Even with physical access to a device, there are hurdles. Who still owns a C64? A 386 with floppy drive?

It is tricky.


I don’t think any of that is relevant.

The publishers don’t have to provide physical media, just the ability to install it at any arbitrary point later. So an install file is fine (even if it’s 100GB) and backing that up can be up to the consumer.

In terms of your argument with older devices this exists even with physical media. Who still has reel to reel or laserdisc? The publishers don’t have to make it future proof, just make themselves only necessary at the purchase step.


"The service will exist"

Bull.shit. I call bullshit. Will it exist after the company goes bankrupt?

What an idiotic thing to say to people. It's one thing to have a company do this, but to argue that an entire industry will make sure that their services will exist in perpetuity is madness.

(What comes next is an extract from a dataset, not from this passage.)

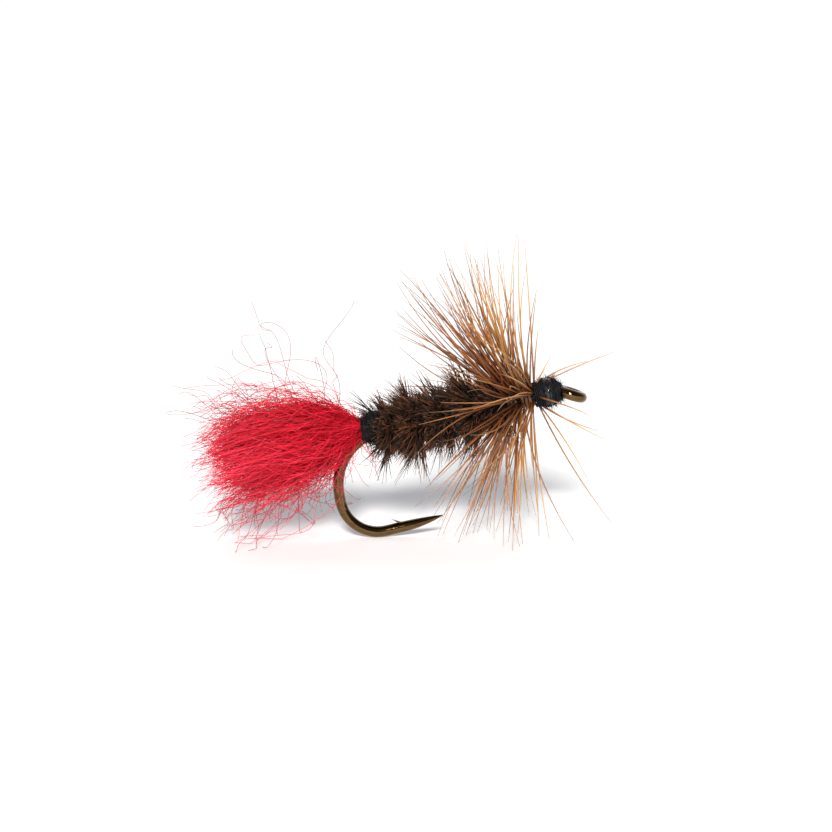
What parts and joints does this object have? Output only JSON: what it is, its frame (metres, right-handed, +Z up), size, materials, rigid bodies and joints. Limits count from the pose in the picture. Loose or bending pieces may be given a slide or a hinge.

You know what can exist for a long time though?

A disc with a game that you own.


You own the disc, you don't own the game.


What’s weird about this statement is that gamers on platforms like Steam and PS Store already have that confidence. No Steam customer is worried about losing their library. PlayStation gamers see a PS3 store that is still functional and have confidence in buying PS5 games digitally. (Granted, Sony almost disabled purchases on the PS3 store, but came to a good compromise by moving payment processing off of the platform).

It’s only shitty, badly run stores like UPlay and Nintendo’s always-shutting down console-specific stores that make customers lack confidence.


Gabe can't live forever. Once Steam changes hands anything goes and if confidence gets harmed there goes a generation of gamers.


I think GOG disproves this somewhat. A decent number of my coworkers who game buy their favorite games again on GOG to get the offline installers. Trust, but verify.


Well, that’s an anecdote among people working at a tech company right?

Steam distributes 75% of all PC games. So obviously the DRM-free offline installer (which is nice and I appreciate) isn’t something that most people prioritize for their purchase decisions.